‘Muriel’s Wedding’ est une espèce d’ovni cinématographique, oscillant entre comédie romantique niaiseuse, drame sordide et fable amorale. Si le film ne parvient pas vraiment à trouver un équilibre à ces tendances qui se repoussent, l’œuvre n’en reste pas moins une expérience plus originale qu’escomptée.
En fait, le film repose sur un humour à base de gêne et d’ascenseurs émotionnels, et ça ne peut manifestement pas plaire à tout le monde. Par exemple, le passage de la chorégraphie en costume est d’un kitsch embarrassant, mais elle représente une première victoire pour Muriel tandis que les œillades pleines d’animosité de ses anciennes amies sont hilarantes. La séquence où Muriel s’apprête à passer à l’acte avec un jeune homme aussi gêné qu’elle est symptomatique de cette ambiance déconcertante : la séquence devrait être le début d’une idylle amoureuse saugrenue, mais Muriel est atrocement repoussante pendant toute la scène, et le passage se conclue sur une brutale note dramatique.
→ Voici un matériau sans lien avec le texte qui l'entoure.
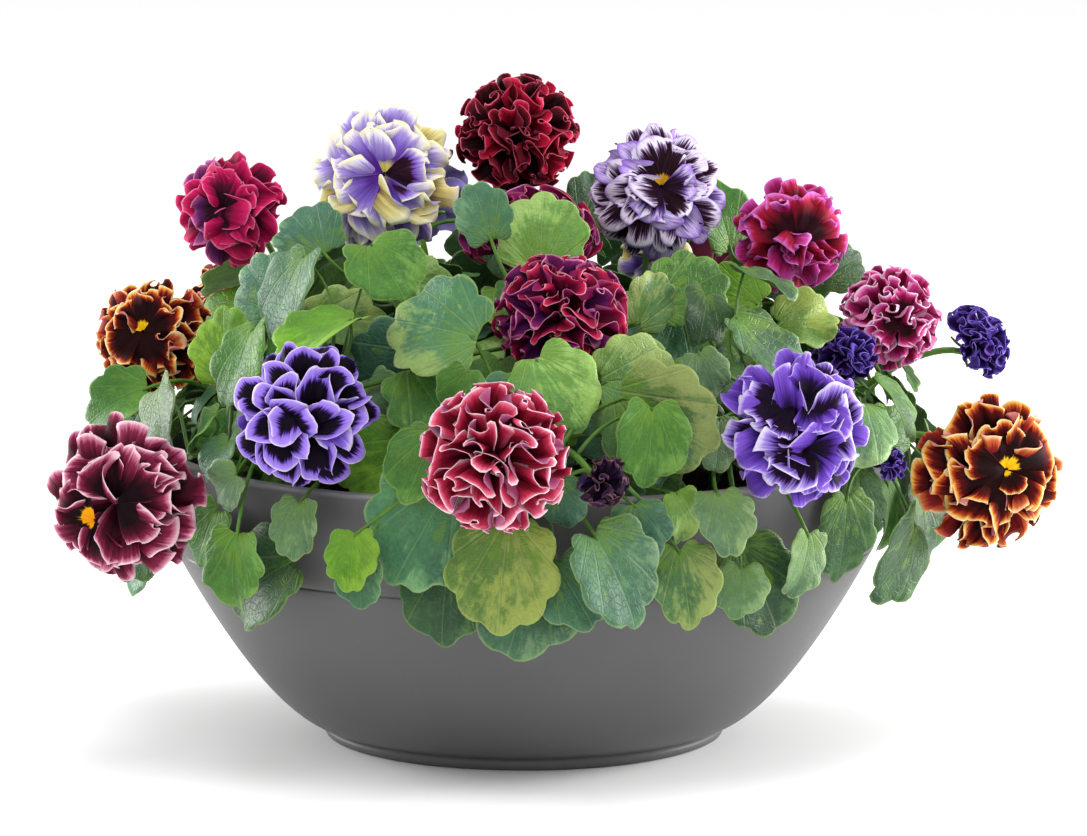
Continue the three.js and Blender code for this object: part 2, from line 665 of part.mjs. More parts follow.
// A named mesh of a solid in its own colour.
function meshOf(name, solid, colour, roughness) {
  const material = new THREE.MeshStandardMaterial({ color: colour, roughness, metalness: 0, flatShading: true });
  const mesh = new THREE.Mesh(geometryOf(solid), material);
  mesh.name = name;
  return mesh;
}

const planter = new THREE.Group();
planter.name = "potted_pansy_planter";
planter.add(meshOf("bowl", bowlSolid(), "#5b5a5c", 0.45));
planter.add(meshOf("soil", soilSolid(), "#2a1d14", 1));

const leaves = placeLeaves();
plants.forEach((plant, owner) => {
  planter.add(meshOf(plant.name, plantSolid(plant, owner, leaves), "#4f8050", 0.6));
});

const petalRandom = randomFrom(7);
for (const bloom of blooms) {
  const mesh = meshOf(bloom.name, bloomSolid(bloom, petalRandom), varietyColours[bloom.variety], 0.7);
  mesh.quaternion.setFromUnitVectors(vector(0, 0, 1), facing(bloom));
  mesh.position.set(...bloom.at);
  planter.add(mesh);
}

export default planter;
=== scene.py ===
import math
from collections import namedtuple

import bpy
import numpy as np
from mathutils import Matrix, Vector


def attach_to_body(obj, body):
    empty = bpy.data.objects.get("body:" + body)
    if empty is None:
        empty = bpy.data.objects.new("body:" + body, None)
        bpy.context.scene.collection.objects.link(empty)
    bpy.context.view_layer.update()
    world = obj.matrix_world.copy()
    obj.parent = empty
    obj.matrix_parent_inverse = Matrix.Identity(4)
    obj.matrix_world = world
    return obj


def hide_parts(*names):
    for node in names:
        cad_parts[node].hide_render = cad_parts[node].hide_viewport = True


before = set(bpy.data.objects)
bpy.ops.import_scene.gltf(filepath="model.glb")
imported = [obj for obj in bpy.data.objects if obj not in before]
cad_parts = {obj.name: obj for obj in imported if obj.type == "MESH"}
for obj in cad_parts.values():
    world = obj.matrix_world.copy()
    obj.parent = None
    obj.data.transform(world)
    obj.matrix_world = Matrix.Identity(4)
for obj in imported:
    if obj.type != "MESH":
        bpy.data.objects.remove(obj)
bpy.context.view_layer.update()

# The studio: a white paper floor, one broad light above and in front, and a soft box on each side, a little
# behind the planter, that brightens its edges. A long lens looks at it from well back and a little above.
LENS_MM, SENSOR_MM, VIEW_DEPTH = 209.0, 36.0, 50.0
CAMERA_AT = (0.010, -3.200, 0.670)
CAMERA_AIM = (0.010, 0.0, 0.163)
FLOOR_SIDE, FLOOR_DROP = 9.0, 0.0002
PAPER_TONE, PAPER_ROUGHNESS, PAPER_SHINE = 0.97, 0.9, 0.1
SKY_STRENGTH = 1.0

scene = bpy.context.scene
scene.view_settings.view_transform = "Standard"

camera = bpy.data.objects.new("camera", bpy.data.cameras.new("camera"))
scene.collection.objects.link(camera)
camera.location = CAMERA_AT
camera.rotation_euler = (Vector(CAMERA_AIM) - Vector(CAMERA_AT)).to_track_quat("-Z", "Y").to_euler()
camera.data.lens = LENS_MM
camera.data.sensor_width = SENSOR_MM
camera.data.clip_end = VIEW_DEPTH
scene.camera = camera

world = bpy.data.worlds.new("studio_air")
scene.world = world
world.use_nodes = True
world.node_tree.nodes["Background"].inputs["Color"].default_value = (1.0, 1.0, 1.0, 1.0)
world.node_tree.nodes["Background"].inputs["Strength"].default_value = SKY_STRENGTH


def softbox(name, place, aim, size, watts):
    """A square area light that points at a spot."""
    light = bpy.data.objects.new(name, bpy.data.lights.new(name, "AREA"))
    light.data.size = size
    light.data.energy = watts
    light.location = place
    light.rotation_euler = (Vector(aim) - Vector(place)).to_track_quat("-Z", "Y").to_euler()
    scene.collection.objects.link(light)


softbox("light_overhead", place=(-0.1, -1.1, 2.2), aim=(0.0, 0.0, 0.15), size=1.0, watts=17.0)
softbox("light_left", place=(-1.75, 1.0, 0.45), aim=(0.0, 0.0, 0.1), size=0.9, watts=36.0)
softbox("light_right", place=(1.85, 0.55, 0.5), aim=(0.0, 0.0, 0.1), size=0.9, watts=56.0)


def node_tree_of(material):
    """The empty node tree of a material, with a Principled shader joined to its output."""
    material.use_nodes = True
    tree = material.node_tree
    tree.nodes.clear()
    shader = tree.nodes.new("ShaderNodeBsdfPrincipled")
    output = tree.nodes.new("ShaderNodeOutputMaterial")
    tree.links.new(shader.outputs["BSDF"], output.inputs["Surface"])
    return tree, shader


paper = bpy.data.materials.new("white_paper")
_, paper_shader = node_tree_of(paper)
paper_shader.inputs["Base Color"].default_value = (PAPER_TONE, PAPER_TONE, PAPER_TONE, 1.0)
paper_shader.inputs["Roughness"].default_value = PAPER_ROUGHNESS
paper_shader.inputs["Specular IOR Level"].default_value = PAPER_SHINE

floor_mesh = bpy.data.meshes.new("studio_floor")
half = FLOOR_SIDE / 2
floor_corners = [(-half, -half, 0), (half, -half, 0), (half, half, 0), (-half, half, 0)]
floor_mesh.from_pydata(floor_corners, [], [(0, 1, 2, 3)])
floor_mesh.materials.append(paper)
studio_floor = bpy.data.objects.new("studio_floor", floor_mesh)
scene.collection.objects.link(studio_floor)
studio_floor.location.z = -FLOOR_DROP

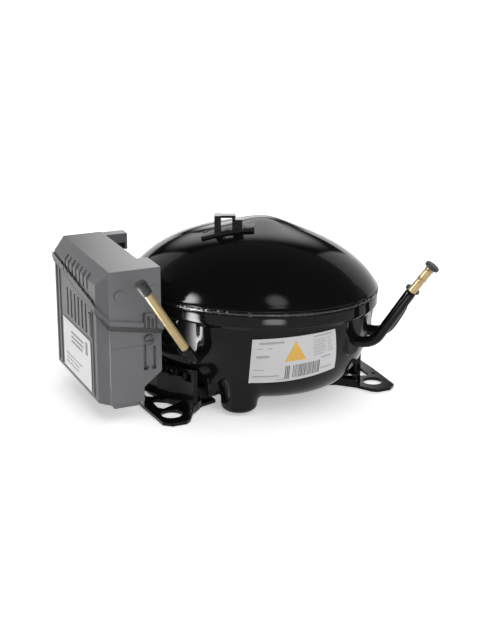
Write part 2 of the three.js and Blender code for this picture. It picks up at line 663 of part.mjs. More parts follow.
// A rib divides the head into a discharge chamber and a suction chamber.
function cylinderHead() {
  const low = CYLINDER_Z - HEAD_OPEN;
  const high = CYLINDER_Z + HEAD_OPEN;
  return cut(
    across(HEAD_START, HEAD_END),
    block([HEAD_START - 1, 1.5, low], [HEAD_END - 3, HEAD_OPEN, high]),
    block([HEAD_START - 1, -HEAD_OPEN, low], [HEAD_END - 3, -0.5, high]),
    rodZ(2.2, HEAD_START + 5, 7, CYLINDER_Z - HEAD_HALF - 1, CYLINDER_Z, 12),
    rodY(3, HEAD_START + 5, -HEAD_HALF - 1, -8, CYLINDER_Z, 12),
    screwHoles(HEAD_START - 1, HEAD_END + 1),
  );
}

const headScrew = ([y, z]) =>
  join(
    rodX(3.6, HEAD_END + GAP, HEAD_END + 3.4, y, CYLINDER_Z + z, 6),
    rodX(SCREW_R, BARREL_END - 9, HEAD_END + 1, y, CYLINDER_Z + z, 10),
  );

// A radial bar in one of the stator's slots.
function slotBar(index, inner, outer, width, low, high) {
  const bar = new THREE.BoxGeometry(outer - inner, width, high - low);
  bar.translate((inner + outer) / 2, 0, (low + high) / 2);
  return solidOf(bar.rotateZ((2 * Math.PI * (index + 0.5)) / SLOTS));
}
const slotBars = (...sizes) => Array.from({ length: SLOTS }, (_, i) => slotBar(i, ...sizes));

function statorCore() {
  const flat = CORE_HALF - CORE_CORNER;
  const corners = [[-CORE_HALF, -flat], [-flat, -CORE_HALF], [flat, -CORE_HALF], [CORE_HALF, -flat],
    [CORE_HALF, flat], [flat, CORE_HALF], [-flat, CORE_HALF], [-CORE_HALF, flat]];
  return cut(
    prismZ(corners, CORE_BOTTOM, CORE_TOP),
    rodZ(ROTOR_R + 0.7, 0, 0, CORE_BOTTOM - 1, CORE_TOP + 1, 32),
    ...slotBars(26, 39.5, 6.4, CORE_BOTTOM - 1, CORE_TOP + 1),
  );
}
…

Le même traitement s’applique au personnage principal, loin de tous les stéréotypes de comédie romantique. Muriel n’est pas belle, elle n’est pas intelligente, elle vole et ment à sa propre famille, et son obsession pour le mariage tourne en fait à la névrose. Dans ces conditions, difficile de s’attacher vraiment au personnage, et pourtant le récit s’applique à faire d’elle une héroïne malchanceuse. Pire, l’absence de moral derrière sa quête d’identité est pour le moins troublant (elle se marie fièrement avec un inconnu, cause de manière indirecte le suicide de sa mère et abandonne sa famille). En fait, l’œuvre s’attache à prendre à contrepied tous les codes de la comédie romantique pour les piétiner avec dégoût. En ce sens, ‘Muriel’s Wedding’ est une réussite absolue, mais son visionnage n’est pas forcément très plaisant.
Pour autant, l’œuvre profitait d’atouts insoupçonnés : une bande-originale quasi-exclusivement composée de morceaux de ABBA et l’actrice Toni Colette méconnaissable dans un rôle difficile. Plus marquant encore, le récit esquisse une galerie de personnages à l’intellect déficient géniaux, qu’on aurait apprécié découvrir plus en avant : la touchante et pitoyable mère de Muriel (fantastique Jeanie Drynan), les frères et sœurs assistés de Muriel, le groupe de filles superficielles dont l’aguicheuse Nicole, la vieille femme aigrie délatrice, et le nageur sud-africain.
Une comédie romantique qui prend le genre à contre-pied pour en faire un drame sordide.